Canada and Mexico . First, nearly all the natural gas imported to the U.S. today is produced in Canada and delivered via pipeline, and all forecasts foresee these imports continuing. Canada has a huge natural gas resource base and can produce far more natural gas than it can use. It is more economic for customers in northern cities to purchase Canadian gas than to purchase gas transported from the Gulf coast. As new pipelines are constructed from Canada to the U.S. , the total amount of natural gas imported from Canada is expected to continue growing.

From an energy security perspective, placing Canada in the same category as OPEC countries is sophistry. According to Energy Secretary Spencer Abraham,” [t] he administration does not see this increased reliance on Canadian natural gas imports as a cause for concern. Canada has proved to be a reliable trading partner, and development of a North American energy policy, founded on increased energy trade among the three North American countries – the United States , Canada and Mexico – is an administration priority.”

Mexico , too, has a large natural gas resource base that, some time in the future, may be a valuable supplemental gas supply to serve U.S. customers in the west and southwest. Today, however, the U.S. actually is a net exporter of gas to Mexico to serve industries growing along the Mexico side of the U.S.-Mexico border.

NGVs and Natural Gas Demand

The 22.5 Tcf of gas used in 2000 represented over 23 percent of all primary energy used in the U.S. Of that amount, the 110,000 NGVs operating on U.S roads consumed between 8.3 and 12.1 billion cubic feet (bcf) annually, which equates to about 0.036-0.053 percent of total U.S. natural gas consumption in 2000.

Even if the number of NGVs were to increase 100-fold in the next ten years to 11,000,000 or roughly 5% of the entire vehicle market (a formidable goal), the impact on natural gas supplies and the natural gas delivery infrastructure would be small — equating to about 4 percent of total U.S. natural gas consumption.

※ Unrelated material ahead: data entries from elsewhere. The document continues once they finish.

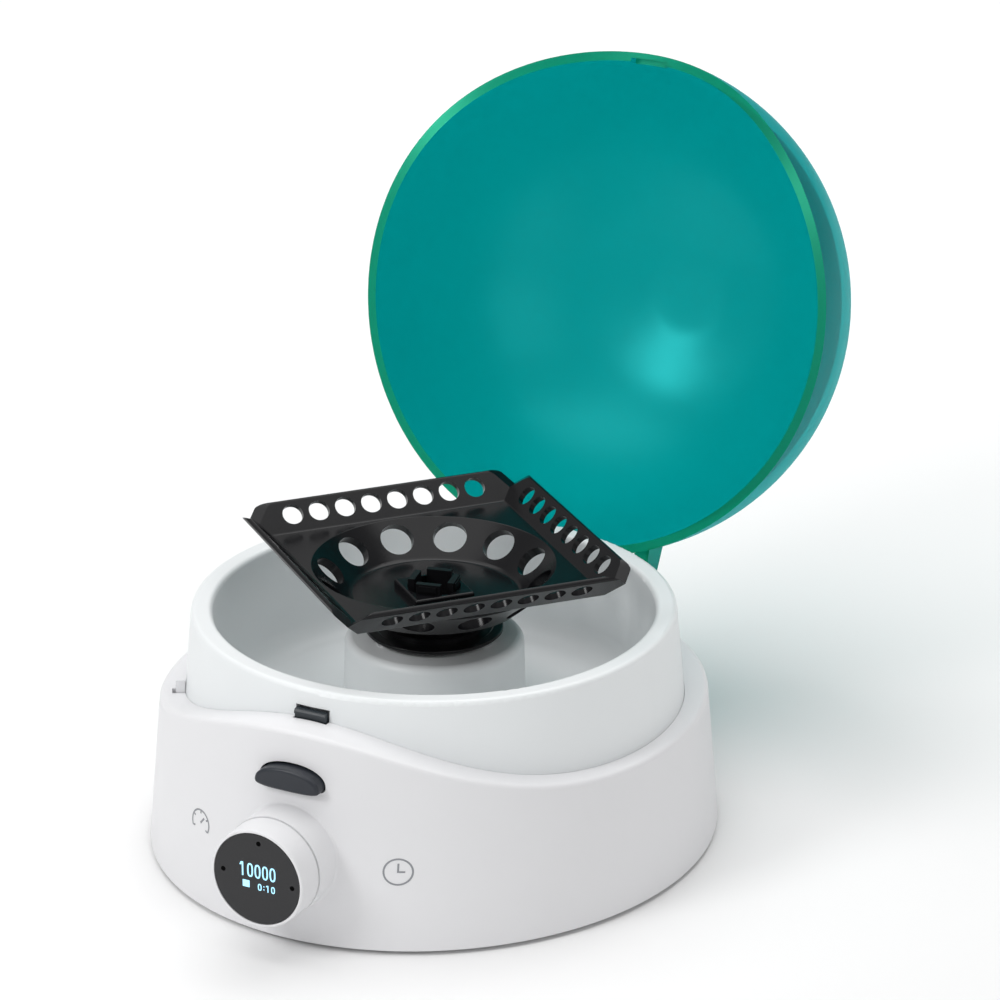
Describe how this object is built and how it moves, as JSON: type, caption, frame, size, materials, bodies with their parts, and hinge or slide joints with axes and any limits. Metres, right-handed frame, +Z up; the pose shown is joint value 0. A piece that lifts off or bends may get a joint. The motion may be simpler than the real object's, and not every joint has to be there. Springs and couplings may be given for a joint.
{
  "type": "laboratory mini centrifuge",
  "caption": "Small bench centrifuge: oval white base, tinted hinged dome lid, square rotor for strips and microtubes, turning display knob and a lid release button.",
  "frame": {"origin": "on the table plane of the four feet, under the middle of the overall box with the lid open; the rotor axis stands at y = -0.0391", "axes": "+Z up, parallel to the rotor axis; -Y towards the knob, the front; +X to the right seen from the front"},
  "size_m": [0.1796, 0.304, 0.2183],
  "materials": {
    "shell_white": "satin moulded",
    "bowl_white": "satin moulded",
    "pan_grey": "fine moulded grain",
    "foot_rubber": "matt",
    "screw_steel": "zinc plated",
    "motor_steel": "turned",
    "lamination": "stacked sheets",
    "copper_wire": "enamelled copper wire",
    "magnet": "sintered",
    "shaft_steel": "ground",
    "board_green": "solder mask",
    "chip_black": "moulded",
    "connector_nylon": "moulded",
    "inlet_black": "moulded",
    "contact_brass": "plated",
    "lid_teal": "tinted clear plastic",
    "rotor_black": "satin moulded",
    "seat_black": "moulded",
    "ring_white": "satin moulded",
    "window_black": "polished",
    "carrier_grey": "moulded",
    "panel_glass": "polished",
    "button_grey": "fine moulded grain",
    "latch_black": "moulded",
    "spring_steel": "drawn wire",
    "bracket_steel": "pressed"
  },
  "bodies": {
    "base": {"outer_shell": "shell_white", "chamber_bowl": "bowl_white", "base_pan": "pan_grey", "rubber_feet": "foot_rubber", "base_screws": "screw_steel", "motor_housing": "motor_steel", "motor_stator": "lamination", "motor_windings": "copper_wire", "motor_bearings": "shaft_steel", "motor_bracket": "bracket_steel", "motor_isolators": "foot_rubber", "motor_screws": "screw_steel", "control_board": "board_green", "board_screws": "screw_steel", "board_components": "chip_black", "board_connectors": "connector_nylon", "power_inlet": "inlet_black", "inlet_pin": "contact_brass", "hinge_pins": "shaft_steel", "encoder_board": "board_green", "press_switch": "chip_black", "knob_spring": "spring_steel", "knob_sensors": "chip_black", "latch_spring": "spring_steel", "latch_guide": "connector_nylon", "lid_switch": "chip_black", "lid_switch_bracket": "bracket_steel", "plunger_spring": "spring_steel"},
    "lid": {"lid_dome": "lid_teal"},
    "rotor_group": {"rotor": "rotor_black", "rotor_clip": "seat_black", "rotor_seat": "seat_black", "motor_shaft": "shaft_steel", "motor_magnet": "magnet"},
    "display_knob": {"knob_carrier": "carrier_grey", "display_lens": "window_black", "display_panel": "panel_glass", "display_board": "board_green"},
    "dial_ring": {"knob_ring": "ring_white"},
    "release": {"release_button": "button_grey", "latch_slider": "latch_black"},
    "lid_peg": {"lid_switch_plunger": "ring_white"}
  },
  "joints": [
    {"name": "lid_hinge", "type": "hinge", "parent": "base", "child": "lid", "pos_m": [0, 0.0529, 0.053], "axis": [1, 0, 0], "range_deg": [0, 104.5]},
    {"name": "rotor_spin", "type": "hinge", "parent": "base", "child": "rotor_group", "pos_m": [0, -0.0391, 0.07], "axis": [0, 0, 1], "continuous": true},
    {"name": "knob_press", "type": "slide", "parent": "base", "child": "display_knob", "axis": [0, 1, 0], "range_m": [0, 0.0003], "stiffness_N_per_m": 1500, "springref_m": -0.0005, "deforming": ["knob_spring"]},
    {"name": "knob_turn", "type": "hinge", "parent": "display_knob", "child": "dial_ring", "pos_m": [0, -0.1471, 0.028], "axis": [0, 1, 0], "continuous": true},
    {"name": "button_press", "type": "slide", "parent": "base", "child": "release", "axis": [0, 1, 0], "range_m": [0, 0.0018], "stiffness_N_per_m": 800, "springref_m": -0.0005, "deforming": ["latch_spring"]},
    {"name": "peg_press", "type": "slide", "parent": "base", "child": "lid_peg", "axis": [0, 0, -1], "range_m": [0, 0.0047], "deforming": ["plunger_spring"]}
  ],
  "couplings": [
    {"joint": "peg_press", "follows": "lid_hinge", "m_per_rad": 0.002576}
  ]
}
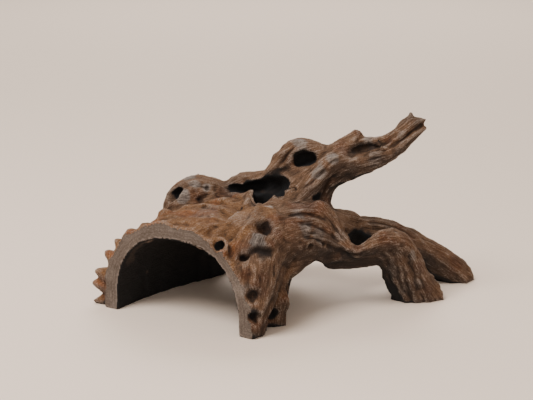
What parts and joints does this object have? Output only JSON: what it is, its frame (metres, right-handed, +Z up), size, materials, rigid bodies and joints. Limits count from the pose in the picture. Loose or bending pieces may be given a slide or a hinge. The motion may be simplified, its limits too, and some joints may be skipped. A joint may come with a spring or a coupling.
{
  "type": "driftwood root",
  "caption": "Hollow driftwood root with an arched mouth, a tunnel to the back, an open top and a torn branch, standing on its own root ends",
  "frame": {"origin": "middle of the bounding box, on the ground plane the feet stand on", "axes": "+X to the right along the root's length, +Y to its back, +Z up"},
  "size_m": [0.3546, 0.1762, 0.1692],
  "materials": {
    "driftwood": "weathered, rough, with open grain"
  },
  "bodies": {
    "root": {"driftwood_root": "driftwood"}
  },
  "joints": []
}
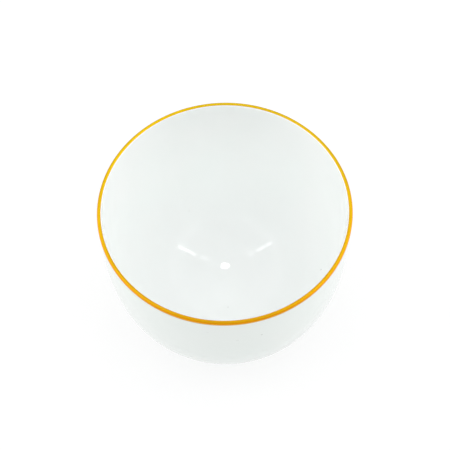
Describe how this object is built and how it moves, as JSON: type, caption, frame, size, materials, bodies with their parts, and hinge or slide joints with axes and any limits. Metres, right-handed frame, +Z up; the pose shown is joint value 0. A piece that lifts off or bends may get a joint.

The U.S. has abundant natural gas resources from traditional domestic sources that are more than sufficient to continue satisfying most of the country’s growing demand for natural gas for at least the next 50 years. In the near- and mid-term, that domestic supply will be supplemented by some imports, most of which will come from Canada . In the longer-term, America has the potential to satisfy all its natural gas needs from non-traditional and renewable domestic methane sources.